In other words, a loud minority reframed cultural discomfort as religious persecution, and the administration amplified it into policy. That’s not protection of faith; that’s favoritism.

And here’s the key distinction: protection is not enforcement.
Protecting the rights of Christians—or Muslims, Jews, atheists, or anyone else—means safeguarding their ability to live out convictions without harassment.
Enforcement, on the other hand, means compelling others to conform. The two are not the same.
Protection doesn’t remove the possibility that others will disagree with you or even object to your beliefs. It simply ensures they cannot use power to silence you. Enforcement does the opposite—it uses power to silence dissent.
Ironically, some of the sharpest pushback comes from Christians themselves. They describe freely hosting Bible studies, wearing crosses, praying with colleagues, and finding accommodation for religious needs long before Trump’s task force was created.
What bothers them now is not a lack of freedom, but the imposition of a political version of Christianity they don’t recognize. When faith is co-opted as a tool of nationalism, it alienates believers who see their religion as global, not tribal.

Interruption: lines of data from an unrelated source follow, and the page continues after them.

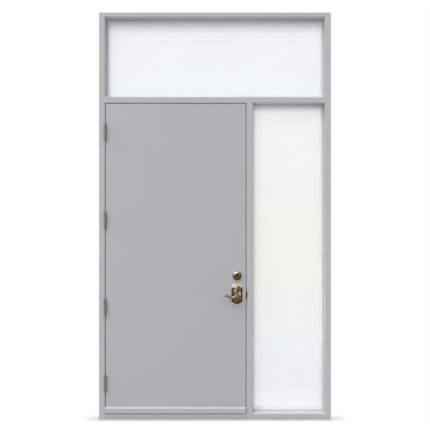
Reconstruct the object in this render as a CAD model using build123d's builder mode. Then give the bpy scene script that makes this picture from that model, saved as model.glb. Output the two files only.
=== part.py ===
from build123d import *
import os

os.makedirs("parts", exist_ok=True)

# Steel entry door with transom light and side light, in its welded frame.
# X runs to the right seen from outside, Y runs inwards, Z up.
# The origin is under the middle of the sill, at half the depth of the frame.

# Frame
frame_width = 1828.8
frame_height = 3200.4
frame_depth = 146.0
jamb_face = 47.0
head_face = 36.0
bar_face = 50.8
sill_face = 39.5
frame_steel = 2.0
edge_radius = 6.5
bend_radius = 2.5
rebate_start = 54.0
pocket = 14.0
outside = -frame_depth / 2

# Door opening, measured between the visible edges of the frame
opening_width = 1115.1
opening_left = -frame_width / 2 + jamb_face
opening_right = opening_left + opening_width
opening_top = 2486.5
opening_bottom = sill_face

# Door leaf
gap = 4.5
bottom_gap = 6.5
leaf_thickness = 44.5
leaf_inset = 1.5
skin_steel = 1.5
leaf_left = opening_left + gap
leaf_right = opening_right - gap
leaf_bottom = opening_bottom + bottom_gap
leaf_top = opening_top - gap
leaf_outside = outside + leaf_inset
leaf_inside = leaf_outside + leaf_thickness
leaf_middle = leaf_outside + leaf_thickness / 2
leaf_edge_radius = 2.5

# Door stop and its bulb seal
stop_height = 16.0
stop_width = 40.0
trim_steel = 1.5
seal_width = 8.0
seal_clearance = 0.3

# Insulated glass, 25.4 mm thick, seated in the pockets of the frame
pane = 6.0
glass_unit = 25.4
glass_bite = 10.0
gasket = 3.0
gasket_lip = 2.0
inner_gasket = 2.6
setting_block_length = 100.0

# Butt hinges, 127 x 101.6 mm open
hinge_heights = (277.0, 878.0, 1565.0, 2261.0)
hinge_height = 127.0
hinge_plate = 4.6
hinge_reach = 50.8
knuckle_radius = 8.5
knuckle_count = 5
knuckle_gap = 0.4
pin_radius = 4.0
pin_fit = 0.06
pin_stand_off = 12.0
pin_tip = 4.0
hinge_x = (opening_left + leaf_left) / 2
hinge_y = outside - pin_stand_off

# Lock
backset = 69.85
lock_x = leaf_right - backset
latch_z = 974.0
bolt_z = 1126.0
cross_bore = 27.0
edge_bore = 12.7
face_plate_height = 57.15
face_plate_width = 25.4
face_plate_thickness = 2.5
latch_throw = 12.7
bolt_throw = 25.4

# Flat head screws for hinges and strikes
screw_head_radius = 5.5
screw_head_depth = 3.2
screw_shank_radius = 2.6
screw_length = 10.0


def closed_outline(points, eased, radius):
    # Outline with every corner bent, the corners in eased more roundly
    with BuildSketch() as outline:
        with BuildLine():
            Polyline(*points, close=True)
        make_face()
        soft = [v for v in outline.vertices() if (round(v.X, 3), round(v.Y, 3)) in eased]
        plain = [v for v in outline.vertices() if (round(v.X, 3), round(v.Y, 3)) not in eased]
        fillet(soft, radius=radius)
        fillet(plain, radius=bend_radius)
    return outline.sketch


def bent_strip(points, thickness, radius):
    # Open formed strip: its visible side follows the points
    with BuildSketch() as strip:
        with BuildLine():
            FilletPolyline(*points, radius=radius)
            offset(amount=thickness, side=Side.LEFT)
        make_face()
    return strip.sketch


def tube(outline, plane, length):
    # Hollow member, open at its ends until it is welded to its neighbours
    extrude(plane * outline, amount=length)
    extrude(plane * hollows[outline.label], amount=length, mode=Mode.SUBTRACT)


def block(low, high, mode=Mode.ADD):
    # Rectangular block between two opposite corners
    size = [b - a for a, b in zip(low, high)]
    centre = [(a + b) / 2 for a, b in zip(low, high)]
    with Locations(tuple(centre)):
        Box(*size, mode=mode)


def save(builder, name):
    builder.part.label = name
    export_step(builder.part, f"parts/{name}.step")


# Section of a jamb, head or sill: u from the wall side, v from the outside face
def perimeter_points(face):
    shelf = face - pocket
    return [
        (0, 0), (face, 0), (face, rebate_start),
        (shelf, rebate_start), (shelf, frame_depth), (0, frame_depth),
    ]


jamb_outline = closed_outline(perimeter_points(jamb_face), {(jamb_face, 0)}, edge_radius)
head_outline = closed_outline(perimeter_points(head_face), {(head_face, 0)}, edge_radius)
sill_outline = closed_outline(perimeter_points(sill_face), {(sill_face, 0)}, edge_radius)

# Section of the mullion and the transom bar: a wide nose and a narrow stem
bar_points = [
    (0, 0), (bar_face, 0), (bar_face, rebate_start), (bar_face - pocket, rebate_start),
    (bar_face - pocket, frame_depth), (pocket, frame_depth), (pocket, rebate_start),
    (0, rebate_start),
]
bar_outline = closed_outline(bar_points, {(0, 0), (bar_face, 0)}, edge_radius)

hollows = {}
outlines = {"jamb": jamb_outline, "head": head_outline, "sill": sill_outline, "bar": bar_outline}
for name, outline in outlines.items():
    outline.label = name
    hollows[name] = offset(outline, amount=-frame_steel)

# Only the nose of the bar outline, in front of the rebate
with BuildSketch() as nose:
    add(bar_outline)
    with Locations((bar_face / 2, (rebate_start + frame_depth) / 2)):
        Rectangle(bar_face + 2, frame_depth - rebate_start, mode=Mode.SUBTRACT)
bar_nose = nose.sketch

half_width = frame_width / 2
shelf_x = half_width - jamb_face + pocket
sight_x = half_width - jamb_face
nose_run = edge_radius + 1.5
nose_end = sight_x + nose_run
bar_plane = Plane(origin=(shelf_x, outside, opening_top), x_dir=(0, 0, 1), z_dir=(-1, 0, 0))
mullion_plane = Plane(origin=(opening_right, outside, opening_bottom - pocket))
mullion_length = opening_top - opening_bottom + 2 * pocket


def mitre(side, end, keep):
    # Corner of the frame, cut from its outer to its visible edge: side 1 is right, end 1 is the top
    face = head_face if end > 0 else sill_face
    corner = (side * half_width, outside, frame_height if end > 0 else 0)
    split(bisect_by=Plane(origin=corner, z_dir=(side * face, 0, -end * jamb_face)), keep=keep)


def notch(outline, plane, start, amount):
    # Seat in the rounded edge of a member for the nose of the one that is welded to it
    extrude(plane.offset(start) * outline, amount=amount, mode=Mode.SUBTRACT)


# Left jamb, with hinge cut-outs and fixing holes to the wall
anchor_heights = (250.0, 1150.0, 2050.0, 2950.0)
anchor_radius = 5.5
access_radius = 9.0
anchor_y = outside + (rebate_start + frame_depth) / 2
plate_edge = opening_left - hinge_plate


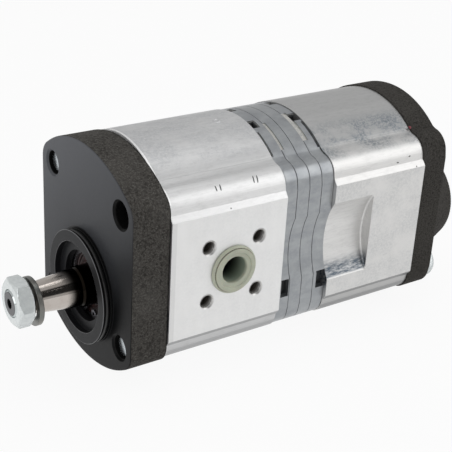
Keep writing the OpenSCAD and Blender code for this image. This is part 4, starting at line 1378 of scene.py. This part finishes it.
@dataclass
class PlateStack:
    """The four die-cast plates between the two gear sections."""

    edge: float = 0.32
    waist_r: float = 39.0
    waist_depth: float = 3.0
    bore_r: float = 12.1
    bolt_hole_r: float = 5.25
    pocket_depth: float = 3.4
    pocket_l: float = 4.0
    pockets: tuple[tuple[float, float], ...] = ((10, 17), (-14, -7))
    gap_depth: float = 1.2
    notch_z: float = -18.0
    notch_half_h: float = 3.55

    def cuts(self, number: int) -> list[RimCut]:
        """The cuts in one plate's rim: pockets, rebates and gaps beside the bodies."""
        t, deep, before, after = SIZES.plate_t, self.pocket_depth, -1.0, SIZES.plate_t + 1.0
        if number == 1:
            pockets = [RimCut(before, self.pocket_l, deep, span) for span in self.pockets]
            return [*pockets, RimCut(before, 1.3, self.gap_depth, (21, 39)), RimCut(2.0, 6.0, deep)]
        if number == 2:
            return [RimCut(before, 1.45, 0.5, (14, 36))]
        if number == 4:
            pockets = [RimCut(t - self.pocket_l, after, deep, span) for span in self.pockets]
            gap = RimCut(t - 1.2, after, self.gap_depth, (19, 39))
            return [RimCut(before, 2.6, 0.6, (8, 33)), *pockets, gap, RimCut(t - 4.8, after, deep)]
        return []

    def loop(self) -> tuple[Array, Array, Array]:
        """The plates' outline about the section's middle.

        The side follows the waist's arc, whose centre lies outside the plate. Angles are taken about
        the crown's centre, positive towards -Y, and columns are doubled where a cut ends.

        Returns:
            The outline, each point's angle from the top of its crown, and whether it lies at the top.
        """
        s = SIZES
        side = s.body_half_w - s.plate_inset
        far = side - self.waist_depth + self.waist_r
        reach = math.degrees(math.asin(math.sqrt(self.waist_r**2 - (far - side) ** 2) / self.waist_r))
        waist = arc((far, 0), self.waist_r, 180, 180 - reach, 16)
        quarter = np.concatenate([waist, [(side, s.fixing - 2)], shoulder_and_crown(s.plate_inset, 36)])
        loop = refined(from_quarter(quarter), 1.0)
        centre, radius = s.crown_top - s.crown_r, s.crown_r - s.plate_inset
        angle = np.degrees(np.arctan2(-loop[:, 0], loop[:, 1] - centre))
        top = loop[:, 1] > s.crown_edge_z
        marks = {m for number in range(1, 5) for cut in self.cuts(number) for m in cut.span or ()}
        extra = np.array([m + d for m in marks for d in (-0.15, 0.15)])
        extra = np.unique(extra[np.abs(extra) < 39.3])
        around = np.radians(extra)
        added = np.stack([-radius * np.sin(around), centre + radius * np.cos(around)], -1)
        angles = np.concatenate([angle[top], extra])
        order = np.argsort(angles)
        crown, angles = np.concatenate([loop[top], added])[order], angles[order]
        fresh = np.concatenate([[True], np.diff(angles) > 0.02])
        crown, angles = crown[fresh], angles[fresh]
        rest = loop[~top & ~(loop[:, 1] < -s.crown_edge_z)]
        left, right = rest[rest[:, 0] < 0], rest[rest[:, 0] > 0]
        left, right = left[np.argsort(-left[:, 1])], right[np.argsort(right[:, 1])]
        whole = np.concatenate([crown, left, -crown, right])
        no_angle = [np.full(len(part), 999.0) for part in (left, right)]
        at_top = np.arange(len(whole)) < len(crown)
        return whole, np.concatenate([angles, no_angle[0], angles, no_angle[1]]), at_top

    def insets(self, number: int, x: Array, loop: Array, angle: Array, top: Array) -> Array:
        """How far the rim stands in, at rows of x by points of the loop.

        It is the larger of the edge rounding and each cut's depth. A pocket is cut at both crowns, a
        shallow cut only at the top.

        Args:
            number: The plate's number from the front.
            x: Places behind the plate's front.
            loop: The outline.
            angle: Each point's angle from the top of its crown.
            top: Whether each point lies at the top.

        Returns:
            The insets.
        """
        near = np.minimum(x, SIZES.plate_t - x)
        arch = np.sqrt(np.maximum(self.edge**2 - (self.edge - near) ** 2, 0))
        inset = np.repeat(np.where(near < self.edge, self.edge - arch, 0)[:, None], len(loop), 1)
        for cut in self.cuts(number):
            along = (x > cut.start - 0.01) & (x < cut.end + 0.01)
            if cut.span:
                around = (angle >= cut.span[0]) & (angle <= cut.span[1]) & (top | (cut.depth > 2))
            else:
                around = (loop[:, 0] < 0) & (np.abs(loop[:, 1] - self.notch_z) < self.notch_half_h)
            inset = np.maximum(inset, np.where(along[:, None] & around[None], cut.depth, 0))
        return inset

    def plate(self, number: int) -> bpy.types.Object:
        """One plate: its rim is the outline moved in by the edge rounding and the cuts."""
        s = SIZES
        x0, x1 = s.plates_x + (number - 1) * s.plate_t, s.plates_x + (number - 1) * s.plate_t + s.plate_t
        loop, angle, top = self.loop()
        rise = edge_round(self.edge)[:, 1]
        places = [0.0, s.plate_t, *rise, *(s.plate_t - rise)]
        ends = [v for cut in self.cuts(number) for v in (cut.start, cut.end)]
        places += [v + d for v in ends for d in (-0.04, 0.04)]
        x = np.array(sorted({round(min(max(float(v), 0.0), s.plate_t), 4) for v in places}))
        inset = self.insets(number, x, loop, angle, top)
        flat = loop[None] - inset[:, :, None] * mitres(loop)[None] + np.array([0, s.mid_z])
        grid = np.concatenate([np.broadcast_to((x0 + x)[:, None, None], (*flat.shape[:2], 1)), flat], -1)
        shape = Surface()
        shape.grid(grid)
        holes = [ring(DRIVE_AXIS, self.bore_r, 72)]
        holes += [ring(p, self.bolt_hole_r, 48) for p in s.bolts]
        holes += [ring(p, s.mount_hole_r, 48) for p in s.open_holes]
        shape.fill(grid[0, :, 1:], holes, x0)
        shape.fill(grid[-1, :, 1:], holes, x1)
        for hole in holes:
            shape.grid(np.array([np.insert(hole, 0, level, axis=1) for level in (x0, x1)]))
        return shape.build(f"die_cast_plate_{number}", 30)

    def build(self) -> None:
        """Makes and places the four plates."""
        for number in range(1, 5):
            fitting = Fitting(PUMP, Finish.PLATE, "plate_aluminium", (f"intermediate_plate_{number}",))
            fitting.apply(self.plate(number))


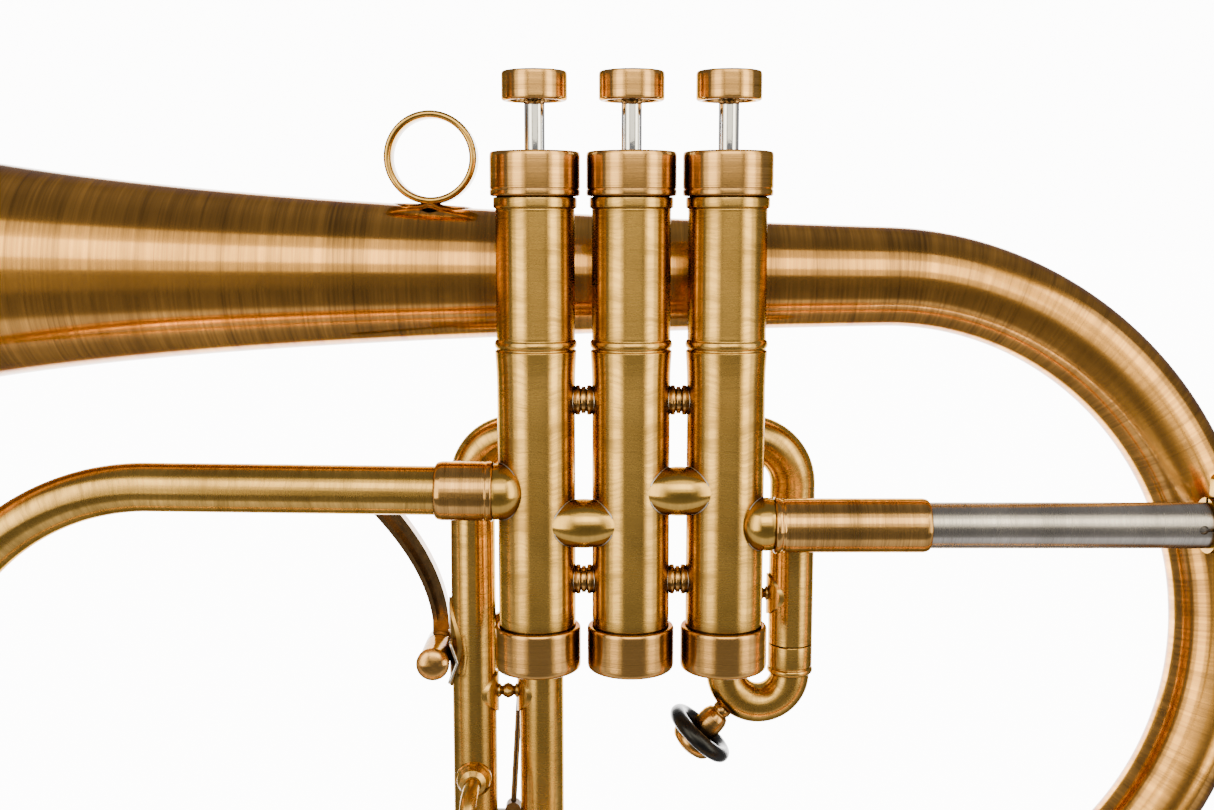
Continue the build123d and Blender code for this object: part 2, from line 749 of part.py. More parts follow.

A religious state cannot remain a free state. When government elevates one faith, it inevitably diminishes all others—including dissenting voices within that same religion. True religious liberty is not about enforcing dominance; it’s about preserving pluralism.
And here’s the hard truth: even if it’s your faith in the driver’s seat, you should still be uneasy. Because the moment political winds shift, the same machinery can just as easily be turned against you.
If faith becomes enforced by law, it ceases to be faith. When the only alternative is compliance, belief stops being a matter of the heart and becomes a checkbox. That’s not Christian discipleship—that’s state religion.
Jesus condemned religious gatekeeping and repeatedly resisted the pull of organized power. He did not intend to establish a political religion in His name. A faith that relies on government compulsion is not the faith He taught; it’s a counterfeit.
That’s why even the “right” religion doesn’t belong in power. Because the freedom of faith depends on the freedom from state control.